LOS FALSIFICADORES es directa, materializa un guión eficaz desde la inmediatez. Ruzowitzky va rápido al grano, sin escarbar en la paja. No hay adornos ni caretas, lo que vemos y oímos cumple su función de brindarnos los hechos desnudos y atroces. Sin embargo, no profundiza en los personajes, y Sorowitsch es apenas definido con unos detalles, aunque ¿hace falta más? Puede no ser deslumbrante, pero la cinta conoce sus limitaciones y no se avergüenza. Al menos logra que unos personajes tan estereotipados y dados al simplismo estén llenos de vida y nos contagien su hambre de dignidad.

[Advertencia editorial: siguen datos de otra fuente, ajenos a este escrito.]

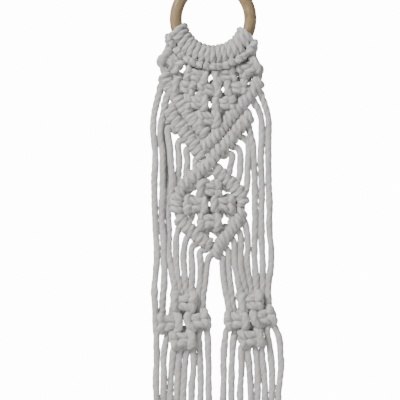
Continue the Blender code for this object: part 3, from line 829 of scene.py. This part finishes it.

Y lo consigue con una austeridad insólita, con el estilo frío e hiperrealista de un documento vivo, clavando la cámara en medio del dolor, absorbiendo el aroma del barracón, pegándose a los actores para que su aliento nos empape. El director austríaco exprime lo más vendible de las pasiones y se queda con el germen, con un esqueleto emocional comedido pero valiente. Un ejemplo clave de cine respetable, de una raza poco frecuente hoy en día. ¿Habría hecho falta meter más leña, inflar las miserias, definir más el sufrimiento? Creo que cada espectador debe encontrar su respuesta.

Pongo en duda que mr. Oscar de Hollywood case siempre con calidad y sanas intenciones. Pero con esta película se ha premiado el rigor ante el pasado, la honradez frente a la apetitosa manipulación, la puesta en escena sobria y precisa, el sentido del ritmo, la funcionalidad de una historia épica de buenos y malos -algo predecible- que nunca moraliza, el impulso ético que mueve toda la película y la engrandece por encima de su parquedad. Por todo eso recomiendo recorrer estos recintos de calvario y brutalidad, sin duda lo más estimulante de una cartelera mustia. Garantizo que se encuentra aquí un noble intento por dar entidad a lo epidérmico, por afilar un poco más -no demasiado- el perfil ingrato que la realidad nos ha ofrecido, por hacer con los desgraciados monigotes del destino un meritorio discurso sobre la solidaridad y la esperanza.